**Task objective**
Only the lines from the one containing "Model this object" down to the one containing "const HEEL_POWER = 1.05;" should be printed, exactly as they stand, ends included.

:: Information provided ::

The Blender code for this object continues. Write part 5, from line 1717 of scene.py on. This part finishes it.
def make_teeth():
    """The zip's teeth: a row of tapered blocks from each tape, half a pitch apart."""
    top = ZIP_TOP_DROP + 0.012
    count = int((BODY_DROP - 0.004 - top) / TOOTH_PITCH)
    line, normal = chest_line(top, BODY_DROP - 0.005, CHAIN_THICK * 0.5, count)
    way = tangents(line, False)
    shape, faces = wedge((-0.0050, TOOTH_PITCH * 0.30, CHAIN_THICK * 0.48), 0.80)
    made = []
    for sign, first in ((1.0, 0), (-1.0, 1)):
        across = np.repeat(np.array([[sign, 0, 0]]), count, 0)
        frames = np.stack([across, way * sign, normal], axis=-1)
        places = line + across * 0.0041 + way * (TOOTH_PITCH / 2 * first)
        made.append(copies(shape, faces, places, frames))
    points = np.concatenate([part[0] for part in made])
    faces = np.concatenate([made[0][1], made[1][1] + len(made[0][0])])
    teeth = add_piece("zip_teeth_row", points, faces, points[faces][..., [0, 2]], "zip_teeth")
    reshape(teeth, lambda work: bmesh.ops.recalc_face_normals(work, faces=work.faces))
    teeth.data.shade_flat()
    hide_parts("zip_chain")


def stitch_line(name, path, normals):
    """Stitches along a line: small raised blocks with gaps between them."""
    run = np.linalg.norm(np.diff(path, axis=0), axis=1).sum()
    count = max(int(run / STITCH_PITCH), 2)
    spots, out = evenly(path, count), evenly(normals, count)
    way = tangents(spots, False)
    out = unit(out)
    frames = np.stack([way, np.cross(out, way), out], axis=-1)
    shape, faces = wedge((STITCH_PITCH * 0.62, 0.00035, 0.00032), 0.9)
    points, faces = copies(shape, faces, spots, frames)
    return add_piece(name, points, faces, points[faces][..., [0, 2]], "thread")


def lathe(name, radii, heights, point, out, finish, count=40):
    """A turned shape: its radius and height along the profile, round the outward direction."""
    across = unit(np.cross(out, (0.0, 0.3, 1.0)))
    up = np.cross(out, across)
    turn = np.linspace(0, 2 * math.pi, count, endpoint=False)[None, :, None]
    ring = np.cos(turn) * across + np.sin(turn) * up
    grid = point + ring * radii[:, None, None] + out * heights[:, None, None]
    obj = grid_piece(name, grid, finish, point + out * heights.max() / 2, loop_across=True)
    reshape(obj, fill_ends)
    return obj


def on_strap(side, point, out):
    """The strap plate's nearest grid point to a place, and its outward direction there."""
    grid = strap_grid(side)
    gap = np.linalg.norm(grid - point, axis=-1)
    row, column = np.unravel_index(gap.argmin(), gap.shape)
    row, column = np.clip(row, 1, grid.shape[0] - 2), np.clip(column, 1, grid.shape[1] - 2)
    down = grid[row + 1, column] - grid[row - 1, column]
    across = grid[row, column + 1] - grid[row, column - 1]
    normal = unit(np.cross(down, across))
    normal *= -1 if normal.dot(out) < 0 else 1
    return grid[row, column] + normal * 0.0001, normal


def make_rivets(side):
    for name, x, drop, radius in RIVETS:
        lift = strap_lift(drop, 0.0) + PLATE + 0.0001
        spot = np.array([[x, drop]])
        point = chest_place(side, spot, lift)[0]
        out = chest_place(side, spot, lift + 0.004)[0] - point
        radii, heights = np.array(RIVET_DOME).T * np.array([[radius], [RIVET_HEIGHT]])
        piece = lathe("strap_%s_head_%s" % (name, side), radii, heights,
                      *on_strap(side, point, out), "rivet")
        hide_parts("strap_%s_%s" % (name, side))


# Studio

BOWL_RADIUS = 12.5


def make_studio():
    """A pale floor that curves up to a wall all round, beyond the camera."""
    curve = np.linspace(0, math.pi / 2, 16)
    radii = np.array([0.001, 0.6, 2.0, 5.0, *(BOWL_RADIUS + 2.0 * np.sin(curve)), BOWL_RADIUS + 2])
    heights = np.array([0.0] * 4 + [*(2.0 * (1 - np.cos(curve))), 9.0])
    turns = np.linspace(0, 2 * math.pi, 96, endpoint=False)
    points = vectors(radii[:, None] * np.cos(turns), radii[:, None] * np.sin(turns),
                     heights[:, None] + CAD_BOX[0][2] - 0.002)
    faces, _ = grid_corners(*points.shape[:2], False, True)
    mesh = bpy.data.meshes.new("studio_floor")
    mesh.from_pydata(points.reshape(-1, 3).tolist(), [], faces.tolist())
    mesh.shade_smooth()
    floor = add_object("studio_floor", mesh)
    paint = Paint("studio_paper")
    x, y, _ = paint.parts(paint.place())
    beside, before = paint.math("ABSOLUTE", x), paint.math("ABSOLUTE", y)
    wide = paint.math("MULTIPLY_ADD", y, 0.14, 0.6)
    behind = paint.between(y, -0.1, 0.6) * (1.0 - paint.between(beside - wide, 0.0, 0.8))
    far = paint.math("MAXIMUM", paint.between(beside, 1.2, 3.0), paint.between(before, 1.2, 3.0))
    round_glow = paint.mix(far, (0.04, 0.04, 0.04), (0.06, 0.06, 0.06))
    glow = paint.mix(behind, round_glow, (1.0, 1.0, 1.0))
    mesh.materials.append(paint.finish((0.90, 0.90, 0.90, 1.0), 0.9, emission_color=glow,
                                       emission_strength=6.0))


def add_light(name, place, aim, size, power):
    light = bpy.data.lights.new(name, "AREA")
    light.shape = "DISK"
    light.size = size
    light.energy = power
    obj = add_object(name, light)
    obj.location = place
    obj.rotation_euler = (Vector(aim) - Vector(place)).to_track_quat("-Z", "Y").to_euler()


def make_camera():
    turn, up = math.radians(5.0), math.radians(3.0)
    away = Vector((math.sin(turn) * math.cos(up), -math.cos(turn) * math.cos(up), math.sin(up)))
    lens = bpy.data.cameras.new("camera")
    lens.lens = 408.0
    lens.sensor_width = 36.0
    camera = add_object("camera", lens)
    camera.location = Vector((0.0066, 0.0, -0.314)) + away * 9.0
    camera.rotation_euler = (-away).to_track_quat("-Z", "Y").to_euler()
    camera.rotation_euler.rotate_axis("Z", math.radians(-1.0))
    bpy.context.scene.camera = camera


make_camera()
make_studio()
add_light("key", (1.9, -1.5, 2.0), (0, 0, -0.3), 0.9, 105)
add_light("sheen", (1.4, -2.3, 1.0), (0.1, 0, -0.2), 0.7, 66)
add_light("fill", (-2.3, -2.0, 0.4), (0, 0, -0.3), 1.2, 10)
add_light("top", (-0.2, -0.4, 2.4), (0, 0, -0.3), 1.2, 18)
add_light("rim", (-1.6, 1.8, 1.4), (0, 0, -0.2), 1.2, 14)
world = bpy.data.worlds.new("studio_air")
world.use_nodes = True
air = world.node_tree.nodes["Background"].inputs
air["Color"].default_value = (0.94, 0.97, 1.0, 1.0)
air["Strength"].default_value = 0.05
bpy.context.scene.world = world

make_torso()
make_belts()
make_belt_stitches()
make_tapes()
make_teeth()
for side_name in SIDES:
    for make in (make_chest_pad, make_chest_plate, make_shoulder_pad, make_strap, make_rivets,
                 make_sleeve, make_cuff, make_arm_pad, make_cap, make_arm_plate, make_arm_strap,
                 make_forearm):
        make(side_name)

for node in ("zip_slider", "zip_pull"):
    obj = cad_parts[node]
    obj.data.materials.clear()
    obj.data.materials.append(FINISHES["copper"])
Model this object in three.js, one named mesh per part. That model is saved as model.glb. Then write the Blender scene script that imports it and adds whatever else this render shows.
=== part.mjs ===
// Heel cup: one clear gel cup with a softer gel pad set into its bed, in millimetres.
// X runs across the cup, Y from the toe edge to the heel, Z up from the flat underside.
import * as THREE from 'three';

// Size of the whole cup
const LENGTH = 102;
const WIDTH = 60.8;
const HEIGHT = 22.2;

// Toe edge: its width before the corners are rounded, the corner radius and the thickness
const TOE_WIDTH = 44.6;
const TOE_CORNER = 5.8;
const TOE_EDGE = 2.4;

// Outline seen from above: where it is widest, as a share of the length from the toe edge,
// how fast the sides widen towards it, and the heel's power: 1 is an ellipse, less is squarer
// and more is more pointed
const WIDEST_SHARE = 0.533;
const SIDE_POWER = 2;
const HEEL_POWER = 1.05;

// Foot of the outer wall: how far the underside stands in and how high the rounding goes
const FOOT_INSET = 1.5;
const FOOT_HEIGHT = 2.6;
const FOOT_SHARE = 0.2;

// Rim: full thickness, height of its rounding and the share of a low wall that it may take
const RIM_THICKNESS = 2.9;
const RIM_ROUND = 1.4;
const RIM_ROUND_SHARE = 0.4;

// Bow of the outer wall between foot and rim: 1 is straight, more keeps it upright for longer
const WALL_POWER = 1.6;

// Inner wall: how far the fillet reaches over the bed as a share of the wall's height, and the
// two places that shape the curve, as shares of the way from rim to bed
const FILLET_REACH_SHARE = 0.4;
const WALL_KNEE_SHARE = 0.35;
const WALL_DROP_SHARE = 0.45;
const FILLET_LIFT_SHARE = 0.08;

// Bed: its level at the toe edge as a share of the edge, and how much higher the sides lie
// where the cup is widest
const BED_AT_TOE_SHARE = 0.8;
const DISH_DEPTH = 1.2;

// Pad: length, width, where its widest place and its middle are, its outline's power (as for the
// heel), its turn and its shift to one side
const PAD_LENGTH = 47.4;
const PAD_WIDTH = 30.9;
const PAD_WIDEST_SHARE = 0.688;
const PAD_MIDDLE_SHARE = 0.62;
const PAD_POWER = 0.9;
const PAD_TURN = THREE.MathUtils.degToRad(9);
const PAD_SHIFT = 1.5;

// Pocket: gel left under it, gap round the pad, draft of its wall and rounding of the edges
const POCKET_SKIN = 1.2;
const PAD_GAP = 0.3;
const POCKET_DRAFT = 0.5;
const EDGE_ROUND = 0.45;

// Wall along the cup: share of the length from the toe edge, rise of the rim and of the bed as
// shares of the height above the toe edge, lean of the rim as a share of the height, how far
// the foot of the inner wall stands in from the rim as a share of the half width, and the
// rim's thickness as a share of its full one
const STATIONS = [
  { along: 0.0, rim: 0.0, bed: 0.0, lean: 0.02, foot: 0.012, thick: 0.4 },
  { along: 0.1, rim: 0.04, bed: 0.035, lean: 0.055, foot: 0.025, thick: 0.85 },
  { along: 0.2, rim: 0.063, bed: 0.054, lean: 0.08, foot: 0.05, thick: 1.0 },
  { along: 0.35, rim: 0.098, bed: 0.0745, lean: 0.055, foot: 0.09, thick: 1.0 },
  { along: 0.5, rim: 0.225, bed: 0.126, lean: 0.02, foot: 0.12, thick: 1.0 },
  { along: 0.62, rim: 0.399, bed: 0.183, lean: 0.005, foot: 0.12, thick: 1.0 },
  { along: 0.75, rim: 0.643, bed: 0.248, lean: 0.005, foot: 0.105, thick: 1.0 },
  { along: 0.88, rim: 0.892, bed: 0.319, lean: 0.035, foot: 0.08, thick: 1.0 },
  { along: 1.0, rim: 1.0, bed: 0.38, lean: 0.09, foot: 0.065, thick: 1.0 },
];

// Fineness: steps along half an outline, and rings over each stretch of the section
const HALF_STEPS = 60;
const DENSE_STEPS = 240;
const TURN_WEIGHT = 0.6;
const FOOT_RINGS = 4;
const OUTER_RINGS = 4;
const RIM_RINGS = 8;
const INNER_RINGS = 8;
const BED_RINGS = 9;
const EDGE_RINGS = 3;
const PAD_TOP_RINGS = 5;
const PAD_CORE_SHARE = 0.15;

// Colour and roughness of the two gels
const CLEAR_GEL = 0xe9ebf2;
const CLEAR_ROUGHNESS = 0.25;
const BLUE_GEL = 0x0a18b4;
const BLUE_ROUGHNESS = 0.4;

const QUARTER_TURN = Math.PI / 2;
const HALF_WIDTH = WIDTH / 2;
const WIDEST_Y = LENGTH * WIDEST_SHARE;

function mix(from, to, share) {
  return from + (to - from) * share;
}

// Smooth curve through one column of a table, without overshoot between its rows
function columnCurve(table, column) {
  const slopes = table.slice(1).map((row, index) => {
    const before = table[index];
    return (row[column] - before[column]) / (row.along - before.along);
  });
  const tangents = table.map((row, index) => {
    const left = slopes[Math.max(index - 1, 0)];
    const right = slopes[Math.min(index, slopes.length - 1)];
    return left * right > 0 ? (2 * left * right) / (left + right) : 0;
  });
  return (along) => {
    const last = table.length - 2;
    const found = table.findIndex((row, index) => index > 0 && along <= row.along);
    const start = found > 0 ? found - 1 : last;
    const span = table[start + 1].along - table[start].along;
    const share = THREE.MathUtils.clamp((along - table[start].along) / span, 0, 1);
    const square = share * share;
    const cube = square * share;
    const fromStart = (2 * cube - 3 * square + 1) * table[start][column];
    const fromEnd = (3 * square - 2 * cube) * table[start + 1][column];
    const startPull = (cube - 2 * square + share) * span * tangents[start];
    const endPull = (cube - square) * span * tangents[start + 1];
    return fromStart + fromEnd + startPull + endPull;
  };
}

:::

**Finished answer**
Model this object in three.js, one named mesh per part. That model is saved as model.glb. Then write the Blender scene script that imports it and adds whatever else this render shows.
=== part.mjs ===
// Heel cup: one clear gel cup with a softer gel pad set into its bed, in millimetres.
// X runs across the cup, Y from the toe edge to the heel, Z up from the flat underside.
import * as THREE from 'three';

// Size of the whole cup
const LENGTH = 102;
const WIDTH = 60.8;
const HEIGHT = 22.2;

// Toe edge: its width before the corners are rounded, the corner radius and the thickness
const TOE_WIDTH = 44.6;
const TOE_CORNER = 5.8;
const TOE_EDGE = 2.4;

// Outline seen from above: where it is widest, as a share of the length from the toe edge,
// how fast the sides widen towards it, and the heel's power: 1 is an ellipse, less is squarer
// and more is more pointed
const WIDEST_SHARE = 0.533;
const SIDE_POWER = 2;
const HEEL_POWER = 1.05;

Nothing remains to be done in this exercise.